Les exemples sont nombreux où l’on peut directement observer cette influence neutralisante de la conscience commune sur la division du travail. Tant que la loi et les mœurs font de l’inaliénabilité et de l’indivision de la propriété immobilière une stricte obligation, les conditions nécessaires à l’apparition de la division du travail ne sont pas nées. Chaque famille forme une masse compacte, et toutes se livrent à la même occupation, à l’exploitation du patrimoine héréditaire. Chez les Slaves, la Zadruga s’accroît souvent dans de telles proportions que la misère y est grande ; cependant, comme l’esprit domestique est très fort, on continue généralement à vivre ensemble, au lieu d’aller entreprendre au dehors des professions spéciales comme celles de marin et de marchand. Dans d’autres sociétés, où la division du travail est plus avancée, chaque classe a des fonctions déterminées et toujours les mêmes qui sont soustraites à toute innovation. Ailleurs, il y a des catégories entières de professions dont l’accès est plus ou moins formellement interdit aux citoyens. En Grèce[1], à Rome[2], l’industrie et le commerce étaient des carrières méprisées ; chez les Kabyles, certains métiers comme ceux de boucher, de fabricant de chaussures, etc., sont flétris par l’opinion publique[3]. La spécialisation ne peut donc pas se faire dans ces diverses directions.

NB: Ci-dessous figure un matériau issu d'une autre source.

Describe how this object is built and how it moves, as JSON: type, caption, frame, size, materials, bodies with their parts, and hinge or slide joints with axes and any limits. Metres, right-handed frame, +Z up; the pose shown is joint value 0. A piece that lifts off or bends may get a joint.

Enfin, même chez des peuples où la vie économique a déjà atteint un certain développement, comme chez nous au temps des anciennes corporations, les fonctions étaient réglementées de telle sorte que la division du travail ne

  1. Büsschenschütz, Besitz und Erwerb.
  2. D’après Denys d’Halicarnasse (IX, 25), pendant les premiers temps de la République, aucun Romain ne pouvait se faire marchand ou artisan. — Cicéron parle encore de tout travail mercenaire comme d’un métier dégradant (De off., I, 42).
  3. Hanoteau et Letourneux, La Kabylie, II, 23.